_RECORDED INFORMATION_
******************************

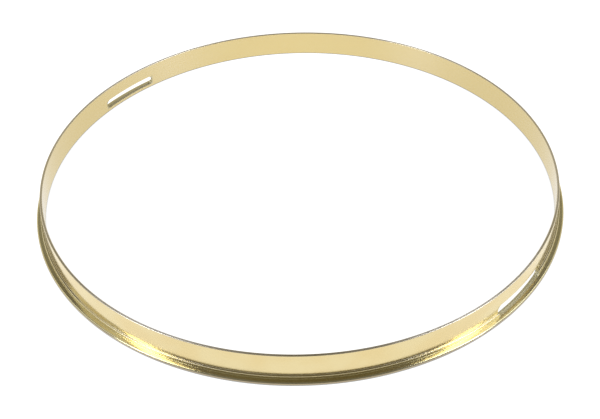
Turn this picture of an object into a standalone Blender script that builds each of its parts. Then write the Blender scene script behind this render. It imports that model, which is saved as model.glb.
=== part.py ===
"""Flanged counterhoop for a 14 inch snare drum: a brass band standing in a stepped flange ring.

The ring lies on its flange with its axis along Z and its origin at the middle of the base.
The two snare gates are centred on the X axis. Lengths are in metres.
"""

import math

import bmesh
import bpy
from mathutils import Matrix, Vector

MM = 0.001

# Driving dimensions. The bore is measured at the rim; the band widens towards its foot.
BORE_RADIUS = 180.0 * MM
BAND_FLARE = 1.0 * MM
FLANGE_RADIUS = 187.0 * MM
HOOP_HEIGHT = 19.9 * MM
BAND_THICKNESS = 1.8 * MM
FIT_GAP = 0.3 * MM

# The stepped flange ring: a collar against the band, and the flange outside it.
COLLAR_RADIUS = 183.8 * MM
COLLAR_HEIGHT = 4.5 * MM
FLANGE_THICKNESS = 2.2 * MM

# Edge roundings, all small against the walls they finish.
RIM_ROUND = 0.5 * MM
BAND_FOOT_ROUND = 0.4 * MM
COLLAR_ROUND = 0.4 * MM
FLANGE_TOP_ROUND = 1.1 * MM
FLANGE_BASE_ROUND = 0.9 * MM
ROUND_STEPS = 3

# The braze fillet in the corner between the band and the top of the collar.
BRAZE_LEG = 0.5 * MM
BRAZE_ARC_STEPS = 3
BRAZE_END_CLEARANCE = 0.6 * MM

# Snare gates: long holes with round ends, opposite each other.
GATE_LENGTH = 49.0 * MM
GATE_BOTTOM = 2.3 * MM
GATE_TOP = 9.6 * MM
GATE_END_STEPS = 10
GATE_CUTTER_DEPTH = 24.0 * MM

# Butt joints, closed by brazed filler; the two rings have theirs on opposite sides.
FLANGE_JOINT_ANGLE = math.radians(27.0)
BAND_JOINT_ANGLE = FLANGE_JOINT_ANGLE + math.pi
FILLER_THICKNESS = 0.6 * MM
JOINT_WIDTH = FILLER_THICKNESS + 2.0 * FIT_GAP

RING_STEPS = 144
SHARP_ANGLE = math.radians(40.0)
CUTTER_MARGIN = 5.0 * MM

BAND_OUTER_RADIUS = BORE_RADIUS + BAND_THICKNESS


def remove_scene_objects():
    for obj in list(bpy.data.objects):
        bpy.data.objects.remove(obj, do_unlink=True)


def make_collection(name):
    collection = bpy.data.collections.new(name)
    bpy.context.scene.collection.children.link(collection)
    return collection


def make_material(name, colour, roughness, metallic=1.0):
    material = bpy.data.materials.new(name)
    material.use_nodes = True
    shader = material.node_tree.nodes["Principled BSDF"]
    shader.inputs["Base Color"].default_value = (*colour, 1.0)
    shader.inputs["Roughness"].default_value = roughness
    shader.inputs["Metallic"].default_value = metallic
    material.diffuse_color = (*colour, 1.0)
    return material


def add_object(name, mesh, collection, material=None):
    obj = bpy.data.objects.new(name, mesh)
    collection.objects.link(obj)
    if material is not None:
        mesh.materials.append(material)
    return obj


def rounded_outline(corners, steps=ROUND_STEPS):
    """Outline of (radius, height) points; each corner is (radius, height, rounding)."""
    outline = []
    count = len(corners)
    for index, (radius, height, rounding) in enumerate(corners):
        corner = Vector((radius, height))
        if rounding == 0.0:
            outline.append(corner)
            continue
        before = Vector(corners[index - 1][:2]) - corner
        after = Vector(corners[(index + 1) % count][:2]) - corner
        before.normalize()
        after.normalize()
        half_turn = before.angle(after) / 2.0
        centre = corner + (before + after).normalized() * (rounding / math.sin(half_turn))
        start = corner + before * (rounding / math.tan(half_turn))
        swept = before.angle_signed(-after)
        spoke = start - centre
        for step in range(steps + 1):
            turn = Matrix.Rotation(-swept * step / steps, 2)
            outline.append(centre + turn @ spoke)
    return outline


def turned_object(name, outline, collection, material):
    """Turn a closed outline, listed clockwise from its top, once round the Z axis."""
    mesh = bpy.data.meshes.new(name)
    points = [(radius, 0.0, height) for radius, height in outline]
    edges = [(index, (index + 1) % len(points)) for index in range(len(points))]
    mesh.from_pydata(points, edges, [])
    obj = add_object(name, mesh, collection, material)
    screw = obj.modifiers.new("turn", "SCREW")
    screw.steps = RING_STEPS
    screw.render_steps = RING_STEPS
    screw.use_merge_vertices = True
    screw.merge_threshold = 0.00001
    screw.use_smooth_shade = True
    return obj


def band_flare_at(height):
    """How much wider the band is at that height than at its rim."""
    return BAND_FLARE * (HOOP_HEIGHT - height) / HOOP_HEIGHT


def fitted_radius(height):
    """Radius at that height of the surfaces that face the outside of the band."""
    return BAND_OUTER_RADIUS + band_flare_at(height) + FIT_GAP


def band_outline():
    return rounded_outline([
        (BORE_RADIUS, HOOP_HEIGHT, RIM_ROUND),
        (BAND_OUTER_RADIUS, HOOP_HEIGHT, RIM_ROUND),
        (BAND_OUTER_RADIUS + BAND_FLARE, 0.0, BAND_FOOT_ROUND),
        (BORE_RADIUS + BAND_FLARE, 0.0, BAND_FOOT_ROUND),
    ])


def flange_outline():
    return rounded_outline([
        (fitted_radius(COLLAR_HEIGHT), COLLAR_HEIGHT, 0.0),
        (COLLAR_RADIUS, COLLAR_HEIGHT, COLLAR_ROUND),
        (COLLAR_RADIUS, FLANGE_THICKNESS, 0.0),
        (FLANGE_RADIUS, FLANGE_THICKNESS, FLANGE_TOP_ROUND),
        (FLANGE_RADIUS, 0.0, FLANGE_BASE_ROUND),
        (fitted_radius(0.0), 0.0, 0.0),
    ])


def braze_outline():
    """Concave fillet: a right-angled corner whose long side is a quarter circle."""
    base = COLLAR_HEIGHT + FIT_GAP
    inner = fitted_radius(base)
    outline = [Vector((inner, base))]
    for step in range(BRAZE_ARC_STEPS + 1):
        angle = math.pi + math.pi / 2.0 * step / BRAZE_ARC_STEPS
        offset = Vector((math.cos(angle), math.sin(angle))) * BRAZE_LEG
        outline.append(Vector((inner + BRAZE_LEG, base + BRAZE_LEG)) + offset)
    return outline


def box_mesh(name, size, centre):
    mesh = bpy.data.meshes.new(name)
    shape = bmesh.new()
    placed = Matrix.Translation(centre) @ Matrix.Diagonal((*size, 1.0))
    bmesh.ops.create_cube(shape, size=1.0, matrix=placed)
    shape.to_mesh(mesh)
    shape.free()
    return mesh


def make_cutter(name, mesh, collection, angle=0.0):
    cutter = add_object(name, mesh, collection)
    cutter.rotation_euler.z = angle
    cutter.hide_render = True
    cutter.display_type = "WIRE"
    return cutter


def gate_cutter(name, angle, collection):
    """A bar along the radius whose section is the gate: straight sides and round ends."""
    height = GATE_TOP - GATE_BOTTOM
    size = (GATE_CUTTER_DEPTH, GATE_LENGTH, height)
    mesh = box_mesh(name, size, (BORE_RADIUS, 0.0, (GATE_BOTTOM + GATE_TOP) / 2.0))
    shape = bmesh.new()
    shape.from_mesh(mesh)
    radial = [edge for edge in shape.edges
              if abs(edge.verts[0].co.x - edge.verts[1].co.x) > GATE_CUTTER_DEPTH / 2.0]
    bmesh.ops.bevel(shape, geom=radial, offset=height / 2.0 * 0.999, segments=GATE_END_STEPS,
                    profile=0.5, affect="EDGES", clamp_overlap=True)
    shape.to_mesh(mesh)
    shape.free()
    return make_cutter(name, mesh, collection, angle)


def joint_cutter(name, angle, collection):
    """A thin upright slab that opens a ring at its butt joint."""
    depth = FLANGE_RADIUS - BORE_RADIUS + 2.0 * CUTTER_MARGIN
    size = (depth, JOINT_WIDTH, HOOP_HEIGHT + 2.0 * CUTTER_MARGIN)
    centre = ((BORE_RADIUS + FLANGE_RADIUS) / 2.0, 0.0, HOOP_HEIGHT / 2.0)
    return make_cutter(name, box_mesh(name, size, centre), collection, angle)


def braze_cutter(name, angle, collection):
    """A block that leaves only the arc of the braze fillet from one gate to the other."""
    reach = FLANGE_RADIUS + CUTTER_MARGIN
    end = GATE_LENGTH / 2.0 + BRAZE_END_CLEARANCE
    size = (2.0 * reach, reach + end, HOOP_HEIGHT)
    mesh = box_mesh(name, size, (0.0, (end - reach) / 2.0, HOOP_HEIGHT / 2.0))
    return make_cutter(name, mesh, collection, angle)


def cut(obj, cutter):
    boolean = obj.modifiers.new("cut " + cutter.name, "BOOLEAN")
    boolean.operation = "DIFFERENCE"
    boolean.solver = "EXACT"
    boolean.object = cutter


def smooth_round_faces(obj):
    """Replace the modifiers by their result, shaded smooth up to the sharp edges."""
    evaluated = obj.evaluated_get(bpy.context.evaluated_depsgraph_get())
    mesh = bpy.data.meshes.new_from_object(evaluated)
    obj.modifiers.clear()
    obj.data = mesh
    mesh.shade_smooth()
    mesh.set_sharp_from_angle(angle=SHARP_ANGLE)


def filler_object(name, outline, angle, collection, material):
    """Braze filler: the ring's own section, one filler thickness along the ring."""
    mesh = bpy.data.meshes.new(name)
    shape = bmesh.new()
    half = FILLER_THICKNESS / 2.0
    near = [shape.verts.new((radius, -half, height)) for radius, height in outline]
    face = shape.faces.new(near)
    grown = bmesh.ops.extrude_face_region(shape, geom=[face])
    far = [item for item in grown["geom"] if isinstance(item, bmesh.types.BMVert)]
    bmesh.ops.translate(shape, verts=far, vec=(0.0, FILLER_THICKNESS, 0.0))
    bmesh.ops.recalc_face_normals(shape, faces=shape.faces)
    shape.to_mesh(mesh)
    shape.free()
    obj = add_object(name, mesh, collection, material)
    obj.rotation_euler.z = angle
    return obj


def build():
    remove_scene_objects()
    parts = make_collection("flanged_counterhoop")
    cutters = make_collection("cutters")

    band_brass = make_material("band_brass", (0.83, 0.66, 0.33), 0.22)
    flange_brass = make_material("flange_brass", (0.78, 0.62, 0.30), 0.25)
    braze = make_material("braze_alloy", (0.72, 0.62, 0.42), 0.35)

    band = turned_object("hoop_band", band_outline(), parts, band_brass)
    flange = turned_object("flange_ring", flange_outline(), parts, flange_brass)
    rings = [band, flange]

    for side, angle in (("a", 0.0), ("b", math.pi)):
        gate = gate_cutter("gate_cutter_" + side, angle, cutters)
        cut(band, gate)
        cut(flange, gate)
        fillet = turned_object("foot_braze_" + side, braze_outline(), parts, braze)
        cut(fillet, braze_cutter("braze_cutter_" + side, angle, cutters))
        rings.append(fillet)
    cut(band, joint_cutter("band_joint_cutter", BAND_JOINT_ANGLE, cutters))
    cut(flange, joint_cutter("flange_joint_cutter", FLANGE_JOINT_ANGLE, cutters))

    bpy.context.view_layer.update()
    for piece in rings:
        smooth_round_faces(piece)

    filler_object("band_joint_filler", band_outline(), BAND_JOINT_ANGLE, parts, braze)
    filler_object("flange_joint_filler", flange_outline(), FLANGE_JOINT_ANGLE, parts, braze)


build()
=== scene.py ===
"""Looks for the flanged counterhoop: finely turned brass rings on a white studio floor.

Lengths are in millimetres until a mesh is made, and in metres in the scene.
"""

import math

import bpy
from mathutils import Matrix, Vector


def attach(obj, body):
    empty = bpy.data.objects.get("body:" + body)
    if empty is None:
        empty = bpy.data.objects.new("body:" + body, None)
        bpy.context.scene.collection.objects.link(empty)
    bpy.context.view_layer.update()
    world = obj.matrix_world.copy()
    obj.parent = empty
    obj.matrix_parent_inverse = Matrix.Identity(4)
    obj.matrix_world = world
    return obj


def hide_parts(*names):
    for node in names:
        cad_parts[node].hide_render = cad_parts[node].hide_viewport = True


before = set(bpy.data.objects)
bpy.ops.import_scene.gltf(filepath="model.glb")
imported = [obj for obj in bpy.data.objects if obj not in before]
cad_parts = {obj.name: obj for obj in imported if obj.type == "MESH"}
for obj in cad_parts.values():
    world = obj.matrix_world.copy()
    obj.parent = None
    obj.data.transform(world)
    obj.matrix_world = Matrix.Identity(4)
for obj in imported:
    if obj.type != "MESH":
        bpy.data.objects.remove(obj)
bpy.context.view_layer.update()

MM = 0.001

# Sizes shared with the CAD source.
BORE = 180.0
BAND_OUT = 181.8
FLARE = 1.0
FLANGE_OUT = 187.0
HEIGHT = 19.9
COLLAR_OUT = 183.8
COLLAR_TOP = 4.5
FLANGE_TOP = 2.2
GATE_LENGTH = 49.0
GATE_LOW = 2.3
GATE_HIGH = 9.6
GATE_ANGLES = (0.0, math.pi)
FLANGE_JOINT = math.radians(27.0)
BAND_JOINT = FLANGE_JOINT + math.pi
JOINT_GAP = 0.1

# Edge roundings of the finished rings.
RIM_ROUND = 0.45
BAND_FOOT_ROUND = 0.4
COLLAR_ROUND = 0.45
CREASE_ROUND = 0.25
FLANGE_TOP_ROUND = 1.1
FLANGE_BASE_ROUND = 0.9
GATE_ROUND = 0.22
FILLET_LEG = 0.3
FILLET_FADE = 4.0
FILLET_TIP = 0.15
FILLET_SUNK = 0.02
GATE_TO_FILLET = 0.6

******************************

_WORK REQUIRED_
Your task is to output exactly the lines from the one with "BAND_JOINT_ANGLE, parts, braze)" through the one with "obj.parent = empty", counting both ends.

_TASK RESULT_
    filler_object("band_joint_filler", band_outline(), BAND_JOINT_ANGLE, parts, braze)
    filler_object("flange_joint_filler", flange_outline(), FLANGE_JOINT_ANGLE, parts, braze)


build()
=== scene.py ===
"""Looks for the flanged counterhoop: finely turned brass rings on a white studio floor.

Lengths are in millimetres until a mesh is made, and in metres in the scene.
"""

import math

import bpy
from mathutils import Matrix, Vector


def attach(obj, body):
    empty = bpy.data.objects.get("body:" + body)
    if empty is None:
        empty = bpy.data.objects.new("body:" + body, None)
        bpy.context.scene.collection.objects.link(empty)
    bpy.context.view_layer.update()
    world = obj.matrix_world.copy()
    obj.parent = empty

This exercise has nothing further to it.